Second round of Marathon championship takes place in testing sea conditions
The fleet competing in the Royal Motor Yacht Club’s Needles Trophy – the second round of this year’s Marathon series – faced the type of sea conditions most crews fear on Sunday.
But despite this and several craft suffering breakdown, the weather didn’t stop Tony Toll driving Apache into first place.
At just over 100 miles, the Needles Trophy returned to its offshore roots. Instead of a dull, multi-lap contest along the shoreline, the course took the ten-boat Marathon fleet well offshore.
Starting at Bournemouth it headed for the Needles Fairway buoy before going west to Portland and then back to Bournemouth. The event ended with a couple of short laps of Poole Bay.

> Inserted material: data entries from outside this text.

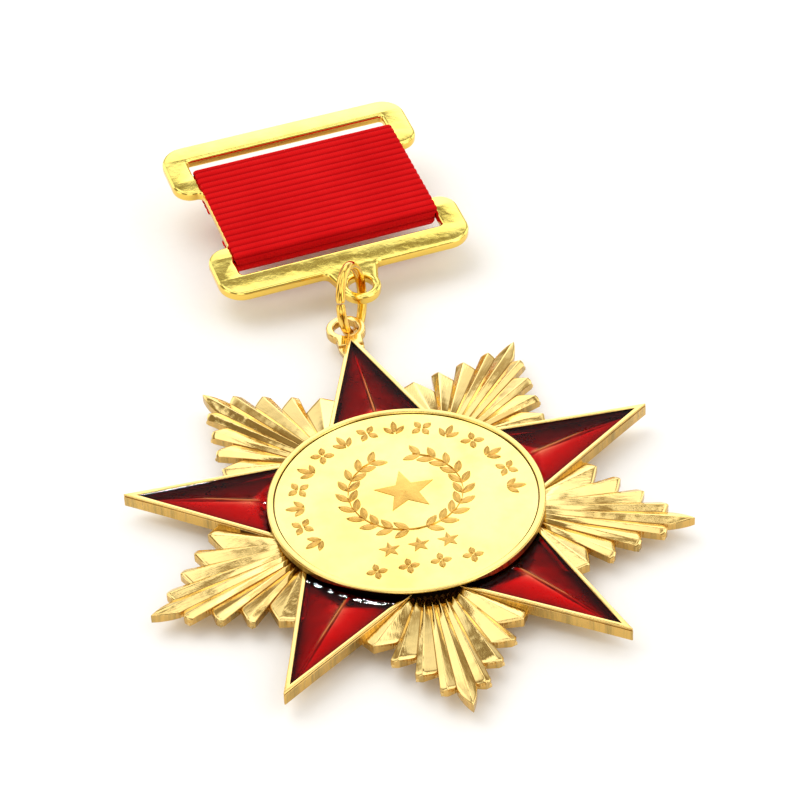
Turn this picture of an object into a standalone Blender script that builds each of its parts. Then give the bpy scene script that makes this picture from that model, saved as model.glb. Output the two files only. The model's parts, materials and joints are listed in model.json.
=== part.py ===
"""Service medal: a five-armed enamelled star hung by a jump ring from a ribbon bar with a brooch pin.

Metres, +Z out of the medal's face, +Y from the star towards the ribbon bar.
The star's flat back lies on z = 0 with its centre on the origin.
"""
import bpy
import bmesh
from math import acos, atan2, cos, pi, radians, sin, sqrt
from mathutils import Matrix, Vector

MM = 0.001

# Star
TIP_R = 35.0                 # radius of the arm and ray tips
ARM_SLOPE = 0.347            # an arm's half-width per unit of length from its tip
ARM_TOP = 1.92
BORDER = 0.55                # gold strip round the enamel
POCKET_FLOOR = 0.70
RELIEF_RIDGE = 1.45          # height of the ridge under the enamel
RELIEF_START = 31.0          # the ridge runs between these radii
RELIEF_END = 18.6
RELIEF_HIP = 16.3
ENAMEL_TOP = 1.84
ENAMEL_GAP = 0.05
RECESS_R = 16.6              # round recess under the disc
RECESS_FLOOR = 1.0
CORE_R = 16.3                # solid middle that carries the arms and the rays

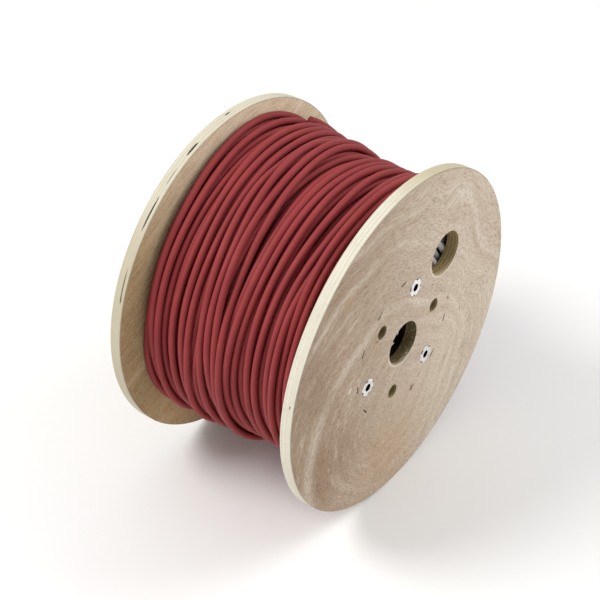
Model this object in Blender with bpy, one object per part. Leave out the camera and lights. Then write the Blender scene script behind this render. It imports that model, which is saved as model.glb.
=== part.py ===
"""Plywood cable drum: two round flanges on a barrel sleeve, bolted together and wound with cable.

The drum stands on the rims of its flanges with its axis along Y. The front flange, which carries
the tee nuts and the lead-out hole, faces -Y. Z = 0 is the ground.
"""
import math

import bmesh
import bpy
from mathutils import Matrix, Vector

# Driving dimensions, in metres.
FLANGE_RADIUS = 0.200
FLANGE_THICKNESS = 0.014
OVERALL_WIDTH = 0.240
RIM_CHAMFER = 0.0008
BORE_RADIUS = 0.026
GAP = 0.0003

DRIVE_HOLE_RADIUS = 0.008
DRIVE_HOLE_CIRCLE = 0.060
DRIVE_HOLE_ANGLES = (14.0, 134.0, 254.0)
LEAD_OUT_RADIUS = 0.0262
LEAD_OUT_CIRCLE = 0.1061
LEAD_OUT_ANGLE = 45.2

SLEEVE_RADIUS = 0.092
SLEEVE_WALL = 0.004
RING_INNER_RADIUS = 0.074
RING_THICKNESS = 0.012

BOLT_CIRCLE = 0.0674
BOLT_ANGLES = (74.0, 194.0, 314.0)
BOLT_RADIUS = 0.004
BOLT_HOLE_RADIUS = 0.0045
BOLT_END_DEPTH = 0.005
HEX_ACROSS_FLATS = 0.013
HEX_HEIGHT = 0.0053
WASHER_RADIUS = 0.012
WASHER_THICKNESS = 0.0016
WASHER_SEAT_DEPTH = 0.0015

TEE_FLANGE_RADIUS = 0.0103
TEE_FLANGE_THICKNESS = 0.0014
TEE_PROUD = 0.0005
TEE_BARREL_RADIUS = 0.005
TEE_THREAD_RADIUS = 0.0043
TEE_BARREL_LENGTH = 0.011
PRONG_WIDTH = 0.0032
PRONG_THICKNESS = 0.0012
PRONG_LENGTH = 0.0075
PRONG_CIRCLE = 0.0079

STAPLE_CIRCLE = 0.084
STAPLE_CROWN = 0.0095
STAPLE_WIDTH = 0.0013
STAPLE_WIRE = 0.0011
STAPLE_LENGTH = 0.021
STAPLE_SUNK = 0.0002
FRONT_STAPLE_ANGLES = (93.0, 124.0, 154.0, 185.0, 215.0, 286.0, 317.0, 347.0)
REAR_STAPLE_ANGLES = (18.0, 54.0, 95.0, 141.0, 176.0, 222.0, 263.0, 309.0)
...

Fury, driven by Vahid Ganjavian, was first to pull out with mechanical trouble just after the start.
Bounty Hunter was next to go before PPG Print broke an engine saddle. Others in the smaller Marathon-class outfits were also falling back as a trio of Class 1 contenders slowly moved ahead.
The Fountain Going Lean, driven by Dean Gibbs, and German driver Markus Hendricks aboard Cinzano lay first and second but it wasn’t long before they both suffered loss of full power.
This left Toll and his smooth-running Apache free to set the pace, a position he held for the rest of the race, averaging a respectable 54.82mph.